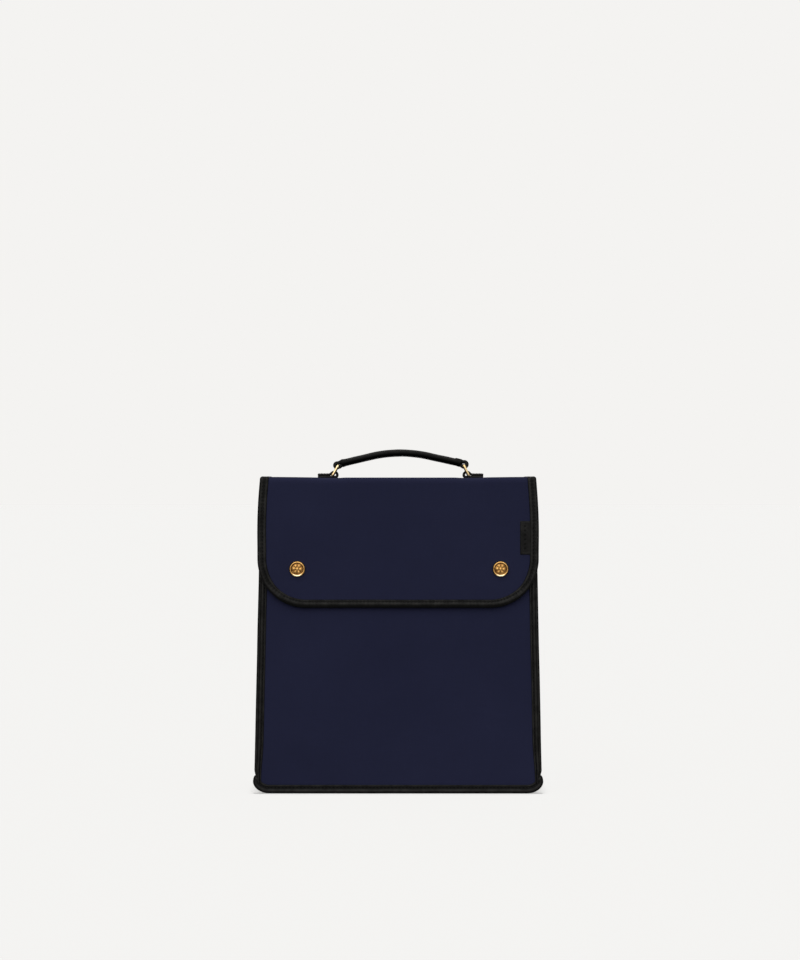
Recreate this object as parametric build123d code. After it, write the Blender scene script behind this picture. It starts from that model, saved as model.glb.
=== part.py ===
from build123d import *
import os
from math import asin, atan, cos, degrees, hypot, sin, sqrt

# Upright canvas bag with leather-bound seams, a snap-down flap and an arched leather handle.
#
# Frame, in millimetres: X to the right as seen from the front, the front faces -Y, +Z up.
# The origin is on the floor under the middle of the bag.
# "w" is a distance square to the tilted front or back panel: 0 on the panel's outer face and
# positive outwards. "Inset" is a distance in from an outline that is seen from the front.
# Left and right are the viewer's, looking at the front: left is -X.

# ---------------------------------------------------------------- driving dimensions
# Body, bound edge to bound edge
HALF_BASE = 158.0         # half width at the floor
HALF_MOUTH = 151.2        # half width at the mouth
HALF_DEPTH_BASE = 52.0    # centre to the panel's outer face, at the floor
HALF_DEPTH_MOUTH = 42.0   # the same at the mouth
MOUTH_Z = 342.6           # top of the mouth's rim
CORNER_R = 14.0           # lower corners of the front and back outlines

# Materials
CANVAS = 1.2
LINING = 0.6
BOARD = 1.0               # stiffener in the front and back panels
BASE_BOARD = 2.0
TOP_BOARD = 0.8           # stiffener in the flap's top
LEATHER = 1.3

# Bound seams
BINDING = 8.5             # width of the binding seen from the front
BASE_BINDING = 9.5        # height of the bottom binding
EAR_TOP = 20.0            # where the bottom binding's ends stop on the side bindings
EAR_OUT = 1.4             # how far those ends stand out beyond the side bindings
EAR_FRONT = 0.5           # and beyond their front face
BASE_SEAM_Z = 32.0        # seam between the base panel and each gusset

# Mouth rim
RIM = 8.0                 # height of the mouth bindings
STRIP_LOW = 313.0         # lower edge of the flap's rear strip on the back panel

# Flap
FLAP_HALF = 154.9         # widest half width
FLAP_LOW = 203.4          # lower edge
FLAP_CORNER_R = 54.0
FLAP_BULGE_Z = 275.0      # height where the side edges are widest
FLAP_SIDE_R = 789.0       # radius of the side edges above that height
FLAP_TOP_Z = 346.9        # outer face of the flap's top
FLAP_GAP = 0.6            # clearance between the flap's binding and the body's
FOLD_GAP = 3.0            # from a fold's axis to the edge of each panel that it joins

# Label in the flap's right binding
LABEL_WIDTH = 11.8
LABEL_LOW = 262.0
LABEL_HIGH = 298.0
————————
Output exactly the leading lines of the data, up to and including the line marked by "CORNER_R = 14.0".

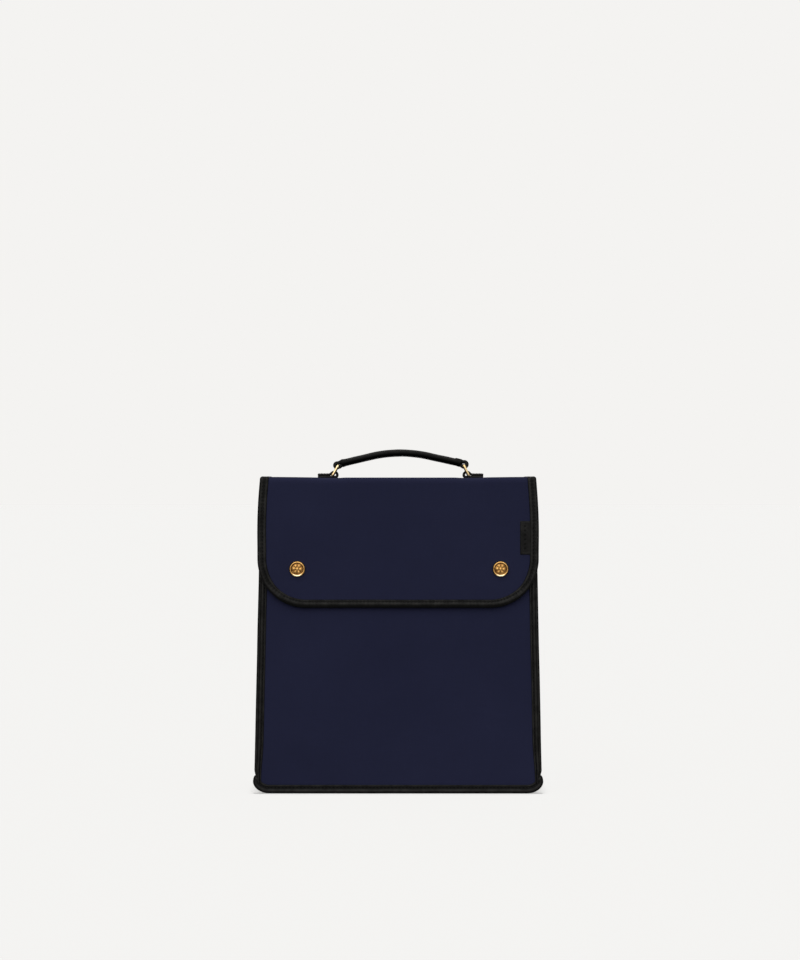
Recreate this object as parametric build123d code. After it, write the Blender scene script behind this picture. It starts from that model, saved as model.glb.
=== part.py ===
from build123d import *
import os
from math import asin, atan, cos, degrees, hypot, sin, sqrt

# Upright canvas bag with leather-bound seams, a snap-down flap and an arched leather handle.
#
# Frame, in millimetres: X to the right as seen from the front, the front faces -Y, +Z up.
# The origin is on the floor under the middle of the bag.
# "w" is a distance square to the tilted front or back panel: 0 on the panel's outer face and
# positive outwards. "Inset" is a distance in from an outline that is seen from the front.
# Left and right are the viewer's, looking at the front: left is -X.

# ---------------------------------------------------------------- driving dimensions
# Body, bound edge to bound edge
HALF_BASE = 158.0         # half width at the floor
HALF_MOUTH = 151.2        # half width at the mouth
HALF_DEPTH_BASE = 52.0    # centre to the panel's outer face, at the floor
HALF_DEPTH_MOUTH = 42.0   # the same at the mouth
MOUTH_Z = 342.6           # top of the mouth's rim
CORNER_R = 14.0           # lower corners of the front and back outlines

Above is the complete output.